King Jehoshaphat was agreeable to the idea, but asked that God be consulted (22:5), a move that surely made the estranged from God uncomfortable (Ahab), but what could he do but oblige? He was a Hebrew king! He surely would consult God before any such move!

Here is an important principle to remember: God’s servants don’t always have God’s heart. They may carry a title that exceeds their maturity in walk, or their true passion for God. It happens all the time – but Ahab didn’t want to embarrass himself with the truth. He didn’t consult God regularly. He didn’t like to consult God. God didn’t give him everything he wanted (i.e. remember the words of Naboth in 21:3?)

During the conference, Ahab rounds up 400 lying prophets gave him a message he wanted to hear (22:6,10-12) but Micaiah ben Imlah spoke the truth from God first by sarcastic mimicry (22:15) then by open truth (22:17)- followed by a cheek slap “smack down” among the prophets (22:19-28)!

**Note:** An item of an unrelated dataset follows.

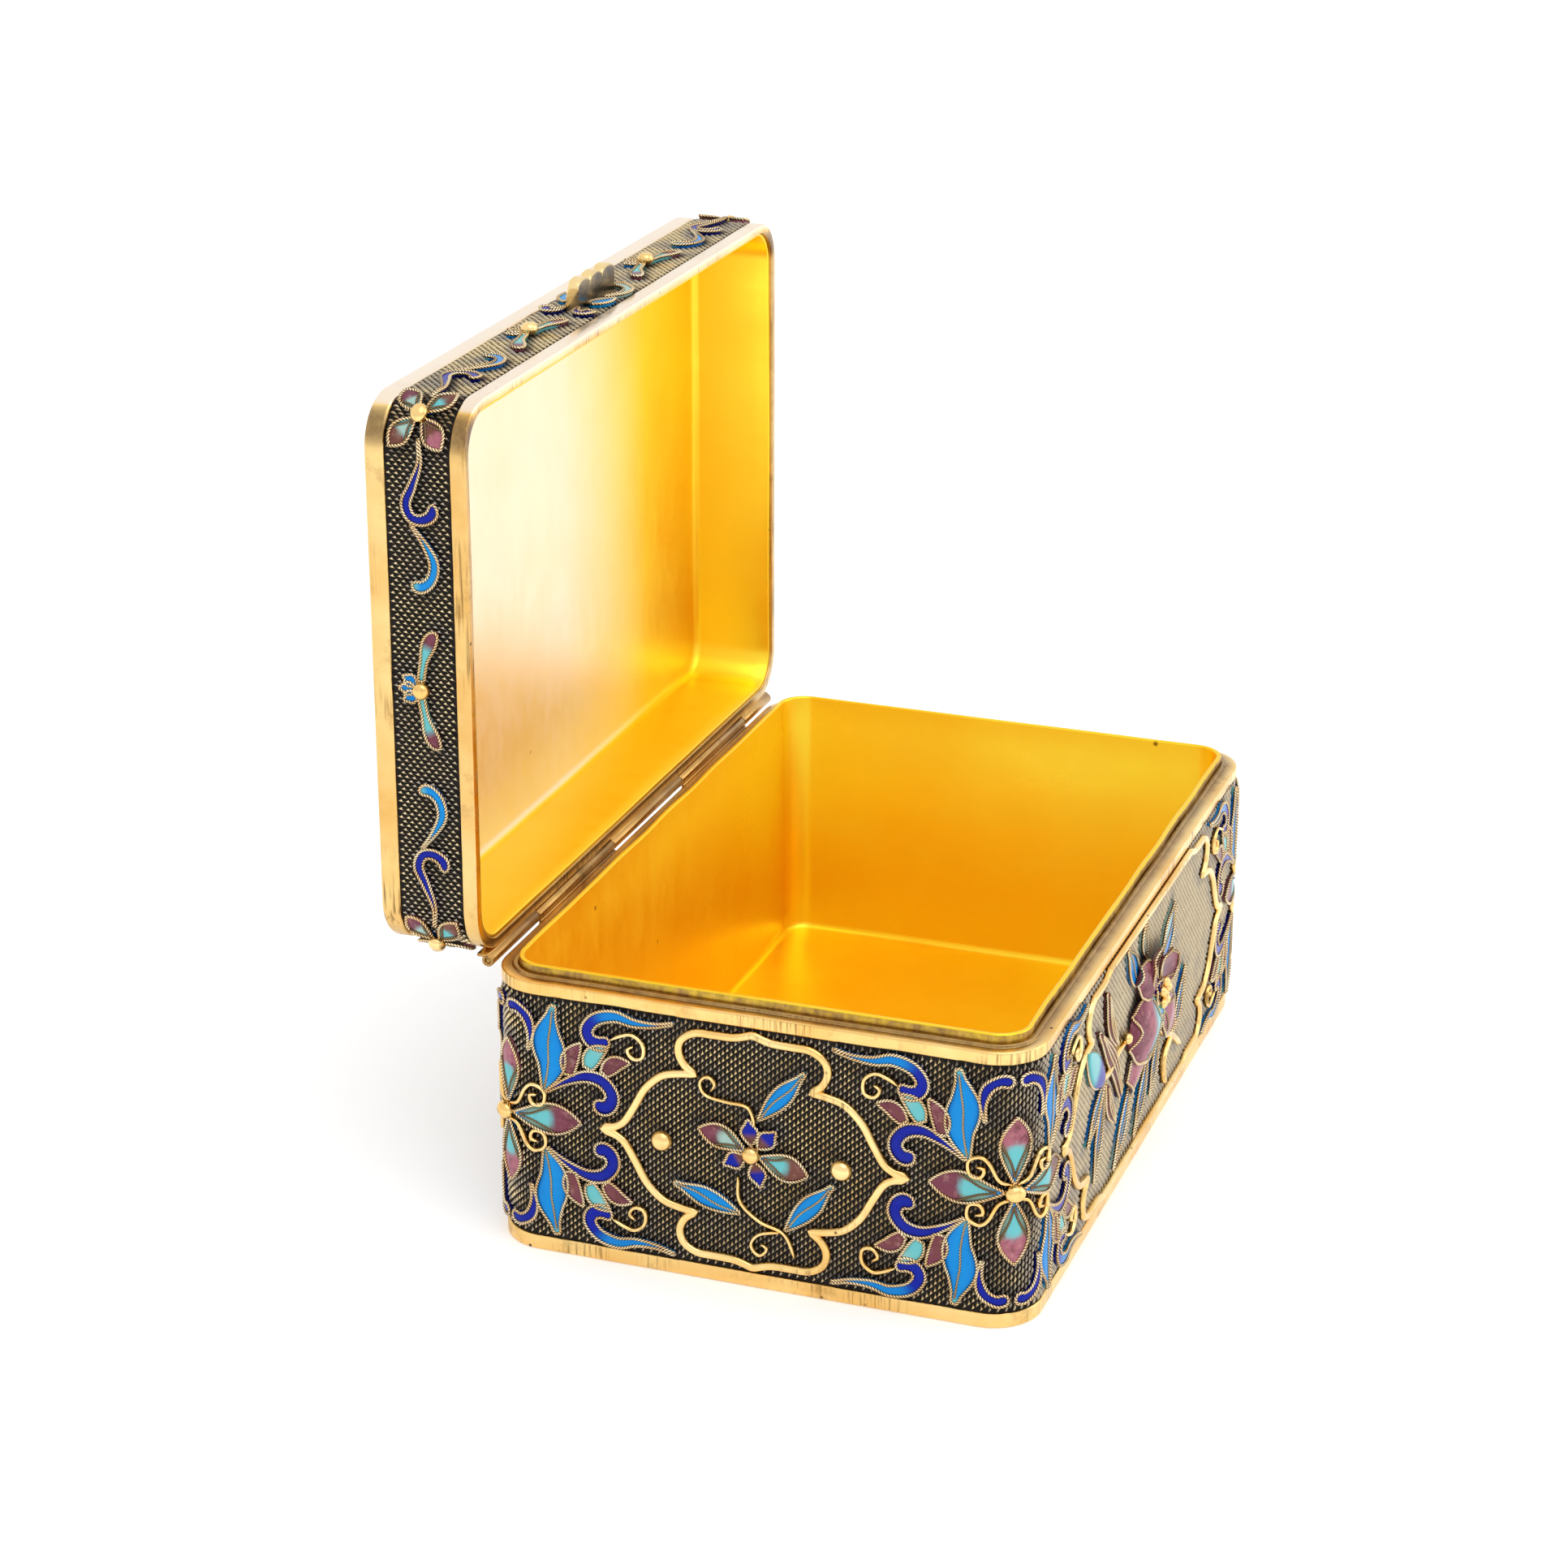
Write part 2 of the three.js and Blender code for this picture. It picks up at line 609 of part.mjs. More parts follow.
const lidLinerInset = lidWall - lidLinerThickness;
const lidCeiling = lidTopZ - lidTopThickness;
const bandTop = lidTopZ - lidTopRimHeight;
const topPanelZ = lidTopZ - weaveRecess;
const linerMouthZ = mouthZ + ledgeStepHeight;
piece(lid, 'lid_mouth_rim', sweep([
  [0, mouthZ], [0, mouthZ + lidMouthRimHeight],
  [lidLinerInset, mouthZ + lidMouthRimHeight], [lidLinerInset, mouthZ],
], true), gilt);
piece(lid, 'lid_weave_band', sweep([
  [weaveRecess, mouthZ + lidMouthRimHeight], [weaveRecess, bandTop],
  [weaveBack, bandTop], [weaveBack, mouthZ + lidMouthRimHeight],
], true), oxidised);
piece(lid, 'lid_top_rim', sweep([
  [0, bandTop], [0, lidTopZ - lidRound], [lidRound, lidTopZ], [lidBorder, lidTopZ],
  [lidBorder, lidCeiling + lidLinerThickness], [lidLinerInset, lidCeiling + lidLinerThickness],
  [lidLinerInset, bandTop],
], true), gilt);
piece(lid, 'lid_weave_top', sweep([
  [lidBorder, lidCeiling + lidLinerThickness], [lidBorder, topPanelZ],
], false), oxidised);
piece(lid, 'lid_liner', sweep([
  [lidLinerInset, lidCeiling + lidLinerThickness], [lidLinerInset, bandTop], [weaveBack, bandTop],
  [weaveBack, mouthZ + lidMouthRimHeight], [lidLinerInset, mouthZ + lidMouthRimHeight],
  [lidLinerInset, linerMouthZ], [lidWall, linerMouthZ], [lidWall, lidCeiling],
], false), inner);
piece(lid, 'lid_clasp', clasp(), gilt);

// Ornaments of the lid
const topGrowthU = boxLength / 2 / topScale - topMargin - cartoucheTip;
const topGrowthV = boxWidth / 2 / topScale - topPeakMargin - cartouchePeak;
const topSprayX = boxLength / 2 - topSprayInset * topScale;
const topSprayY = boxWidth / 2 - topSprayInset * topScale;
const flutter = (middle) => butterfly(onWall(middle, lidMidZ, bandScale));
piece(lid, 'cartouche_lid', cartouche(onTop(0, 0), topGrowthU, topGrowthV), gilt);
piece(lid, 'spray_lid', middleSpray(onTop(0, 0)), enamel);
for (const [name, side] of [['left', -1], ['right', 1]]) {
  piece(lid, `lid_band_front_${name}`, bandSpray(side * frontCorner), enamel);
  piece(lid, `lid_band_back_${name}`, bandSpray(side * backCorner), enamel);
  piece(lid, `lid_butterfly_${name}`, flutter(side * endMiddle), enamel);
  piece(lid, `lid_butterfly_front_${name}`, flutter(side * butterflySpread), enamel);
  piece(lid, `lid_butterfly_back_${name}`, flutter(backMiddle + side * butterflySpread), enamel);
  for (const [where, end] of [['front', -1], ['back', 1]]) {
    const place = onTop(side * topSprayX, end * topSprayY, -side, -end);
    piece(lid, `lid_top_spray_${where}_${name}`, topSpray(place), enamel);
  }
}

// Hinge: knuckles in turn on the lid and on the body, and the pin through them
const hingeLength = boxLength - 2 * hingeMargin;
let knuckleStart = -hingeLength / 2;
knuckleShares.forEach((share, i) => {
  const span = share * hingeLength;
  const from = knuckleStart + knuckleGap / 2;
  const to = knuckleStart + span - knuckleGap / 2;
  const onLid = i % 2 === 0;
  const name = onLid ? `hinge_knuckle_lid_${i / 2 + 1}` : `hinge_knuckle_box_${(i + 1) / 2}`;
  piece(onLid ? lid : body, name, knuckle(from, to, onLid), gilt);
  knuckleStart += span;
});
const pinReach = hingeLength / 2 - knuckleGap;
piece(body, 'hinge_pin', toGeometry(rod(pinRadius, -pinReach, pinReach)), gilt);

export default box;
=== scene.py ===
"""Looks of the enamelled filigree box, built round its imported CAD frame.

Sizes inside the script are millimetres and become metres when a mesh is made. The lid is drawn shut
and then swung open about the hinge, as the CAD does. On a wall, s runs counterclockwise round the
outline from the middle of the front, z is the height and h stands out from the woven ground.
"""

import math

import bpy
import numpy as np
from mathutils import Matrix, Vector, kdtree


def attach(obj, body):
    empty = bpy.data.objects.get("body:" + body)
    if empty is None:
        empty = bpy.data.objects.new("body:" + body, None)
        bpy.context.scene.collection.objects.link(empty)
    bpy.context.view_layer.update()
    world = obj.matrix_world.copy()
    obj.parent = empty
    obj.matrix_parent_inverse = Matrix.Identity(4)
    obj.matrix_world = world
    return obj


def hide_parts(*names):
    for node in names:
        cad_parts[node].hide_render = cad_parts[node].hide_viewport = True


MM = 0.001

# Camera of the photograph
CAMERA_AZIMUTH = -70.265
CAMERA_ELEVATION = 21.484
CAMERA_ROLL = 0.131
CAMERA_TARGET = (19.085, 22.587, 38.479)
CAMERA_DISTANCE = 539.28
FOCAL_PIXELS = 4654.07
IMAGE_PIXELS = 1932
SENSOR = 36.0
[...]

Because it may be confusing to some who are following the story, let me mention for a moment the truth found in 22:19-23. In the passage Micaiah speaksof his vision granted by God of how God would bring on the prophets a deception. It can be a hard passage to understand, particularly in 22:22. “The LORD said to him, ‘How?’ And he said, ‘I will go out and be a deceiving spirit in the mouth of all his prophets.’ Then He said, ‘You are to entice him and also prevail. Go and do so.’

There are a number of commentators that simply say that this was Satan. The problem is that this shows a collusion that would help the plan of God – not something Satan is likely to do. Others say that God simply sent an assigned angel with a lie. The problem is that 1 Samuel 15:29 says: “Also the Glory of Israel will not lie or change His mind; for He is not a man that He should change His mind.” I think the best argument is that God simply did through his messengers what He shares elsewhere in Scripture – He GAVE THEM OVER to the desire of their hearts, hardening them into exactly what they wanted to believe. He didn’t provide the lies, he allowed the lies. Note that same phenomenon in Romans 1:

Romans 1:21 For even though they knew God, they did not honor Him as God or give thanks, but they became futile in their speculations, and their foolish heart was darkened.  22 Professing to be wise, they became fools,  23 and exchanged the glory of the incorruptible God for an image in the form of corruptible man and of birds and four-footed animals and crawling creatures.  24Therefore God gave them over in the lusts of their hearts to impurity, so that their bodies would be dishonored among them. 25 For they exchanged the truth of God for a lie, and worshiped and served the creature rather than the Creator, who is blessed forever. Amen. 26 For this reason God gave them over to degrading passions; for their women exchanged the natural function for that which is unnatural, 27 and in the same way also the men abandoned the natural function of the woman and burned in their desire toward one another, men with men committing indecent acts and receiving in their own persons the due penalty of their error. 28 And just as they did not see fit to acknowledge God any longer, God gave them over to a depraved mind, to do those things which are not proper, 29being filled with all unrighteousness, wickedness, greed, evil; full of envy, murder, strife, deceit, malice; they are gossips, 30 slanderers, haters of God, insolent, arrogant, boastful, inventors of evil, disobedient to parents, 31 without understanding, untrustworthy, unloving, unmerciful; 32 and although they know the ordinance of God, that those who practice such things are worthy of death, they not only do the same, but also give hearty approval to those who practice them. (NASB)

The principle of Scripture is this: when we WANT to walk away from God, in judgment He may remove the roadblocks and protective barriers we once had holding us back. He may remove us from the voices of truth and righteousness as we ever increase our run away from them. He may allow judicially false voices to become prominent in our ears. This is NOT His holy desire for us, it is a judgment based on our overwhelming desire to walk in self will!

And now the END of the Story of Ahab…

The COLLAPSE of the King (22:29-40)

The story unfolds with classic Ahab strategy – a deception. He perceives that he will be a target, and talks Jehoshaphat into wearing the king’s robe while he disguises and deceives (22:29-33).

Here is the principle: A life lived running away from God’s truth is a life lived in deception. Eventually, without repentance, it is a life that will create pain for those who follow God’s Word. It will harm people all around them!

The final moments of his life were spent watching his army be routed and flee (22:34-40). Even in those moments on the chariot, Ahab refused to see the error of his ways.

Here is the final principle: We may not realize it, but as we reject truth – the obvious becomes obscure. Even as we LOSE the things we hold dear, we do not change our strategy, but cling to the bitter end. Repentance flees from our sight. We become somehow unable to change. DO NOT POSTPONE a softness to God, for each passing day you will lose the desire to change. One day, in the adopted baseness of your living, you will resign your life to deception! When we don’t take God and His Word seriously, He eventually closes the opportunity to change.